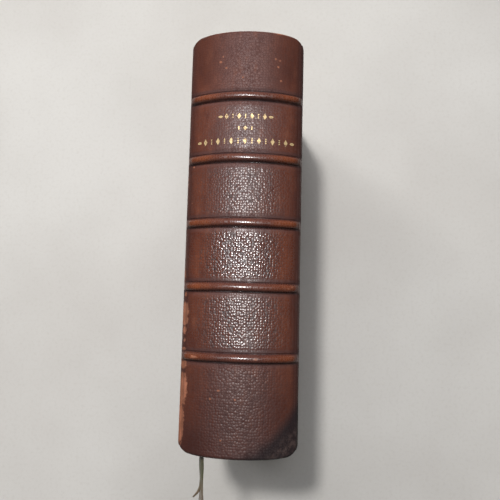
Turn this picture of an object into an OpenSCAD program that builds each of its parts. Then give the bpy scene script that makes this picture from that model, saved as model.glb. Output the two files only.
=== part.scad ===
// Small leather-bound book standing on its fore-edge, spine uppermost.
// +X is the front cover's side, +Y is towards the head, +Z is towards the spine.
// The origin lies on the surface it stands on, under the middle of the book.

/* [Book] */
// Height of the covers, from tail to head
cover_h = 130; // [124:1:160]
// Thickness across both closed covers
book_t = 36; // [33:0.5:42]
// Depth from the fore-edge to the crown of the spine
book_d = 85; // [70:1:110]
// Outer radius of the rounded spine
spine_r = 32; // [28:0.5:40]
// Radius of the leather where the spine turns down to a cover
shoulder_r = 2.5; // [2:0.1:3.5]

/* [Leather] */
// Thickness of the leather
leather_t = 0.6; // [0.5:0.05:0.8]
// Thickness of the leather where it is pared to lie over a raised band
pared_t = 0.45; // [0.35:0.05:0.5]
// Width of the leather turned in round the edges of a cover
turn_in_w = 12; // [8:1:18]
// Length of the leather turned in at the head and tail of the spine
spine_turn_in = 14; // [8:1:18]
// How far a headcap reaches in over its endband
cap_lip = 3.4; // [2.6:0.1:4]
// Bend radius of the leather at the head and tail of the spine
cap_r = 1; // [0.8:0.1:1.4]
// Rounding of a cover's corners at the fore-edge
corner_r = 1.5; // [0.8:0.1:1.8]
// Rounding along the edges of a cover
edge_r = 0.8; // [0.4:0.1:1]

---

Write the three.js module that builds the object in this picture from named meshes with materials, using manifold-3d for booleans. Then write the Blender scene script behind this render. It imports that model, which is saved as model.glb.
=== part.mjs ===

...

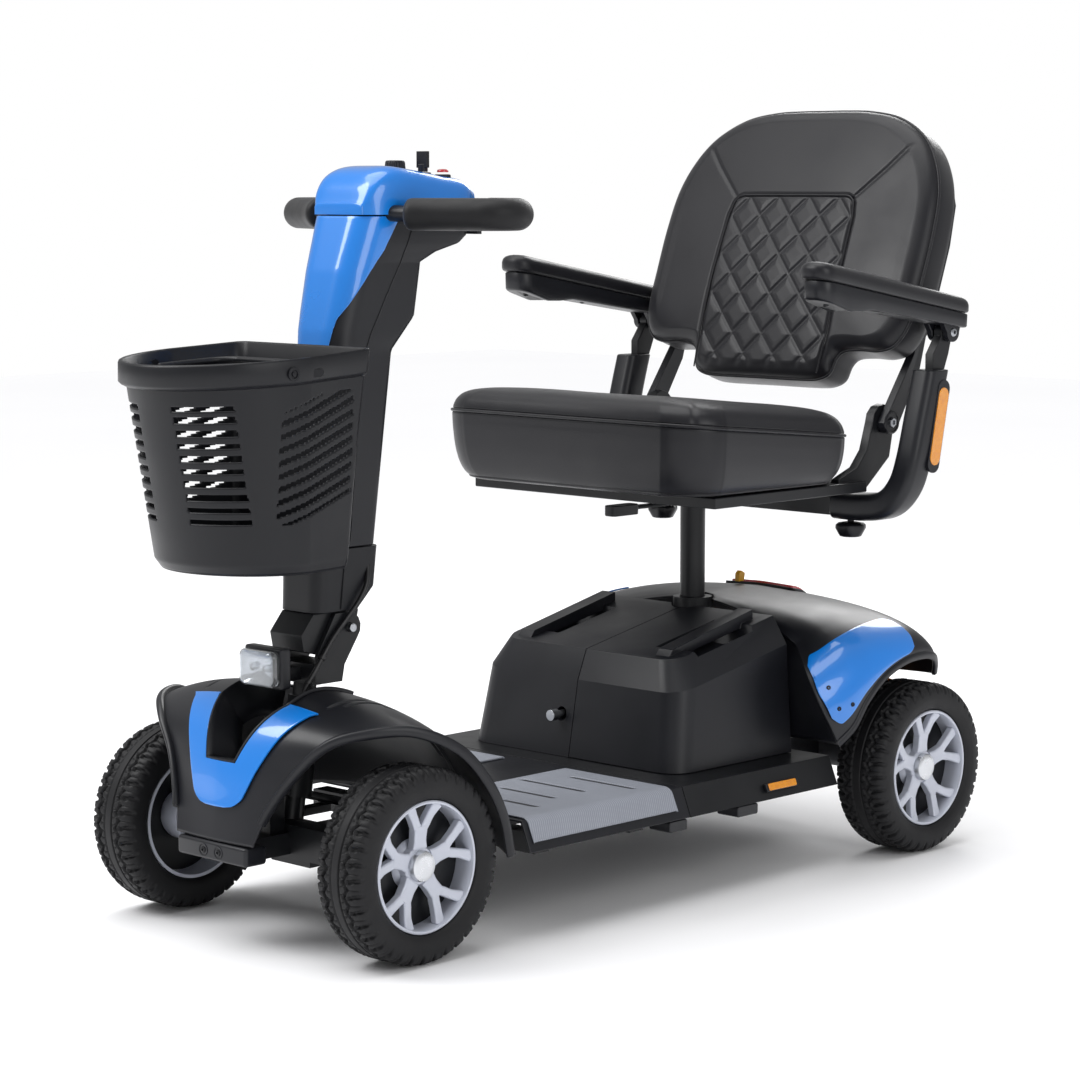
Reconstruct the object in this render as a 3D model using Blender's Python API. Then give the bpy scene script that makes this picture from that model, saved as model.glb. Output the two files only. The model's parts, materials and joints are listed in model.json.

What is expected
Only the lines from the one containing "Turn this picture" through the one containing "edge_r = 0.8; // [0.4:0.1:1]" are to be reproduced, exactly as they appear.

Response
Turn this picture of an object into an OpenSCAD program that builds each of its parts. Then give the bpy scene script that makes this picture from that model, saved as model.glb. Output the two files only.
=== part.scad ===
// Small leather-bound book standing on its fore-edge, spine uppermost.
// +X is the front cover's side, +Y is towards the head, +Z is towards the spine.
// The origin lies on the surface it stands on, under the middle of the book.

/* [Book] */
// Height of the covers, from tail to head
cover_h = 130; // [124:1:160]
// Thickness across both closed covers
book_t = 36; // [33:0.5:42]
// Depth from the fore-edge to the crown of the spine
book_d = 85; // [70:1:110]
// Outer radius of the rounded spine
spine_r = 32; // [28:0.5:40]
// Radius of the leather where the spine turns down to a cover
shoulder_r = 2.5; // [2:0.1:3.5]

/* [Leather] */
// Thickness of the leather
leather_t = 0.6; // [0.5:0.05:0.8]
// Thickness of the leather where it is pared to lie over a raised band
pared_t = 0.45; // [0.35:0.05:0.5]
// Width of the leather turned in round the edges of a cover
turn_in_w = 12; // [8:1:18]
// Length of the leather turned in at the head and tail of the spine
spine_turn_in = 14; // [8:1:18]
// How far a headcap reaches in over its endband
cap_lip = 3.4; // [2.6:0.1:4]
// Bend radius of the leather at the head and tail of the spine
cap_r = 1; // [0.8:0.1:1.4]
// Rounding of a cover's corners at the fore-edge
corner_r = 1.5; // [0.8:0.1:1.8]
// Rounding along the edges of a cover
edge_r = 0.8; // [0.4:0.1:1]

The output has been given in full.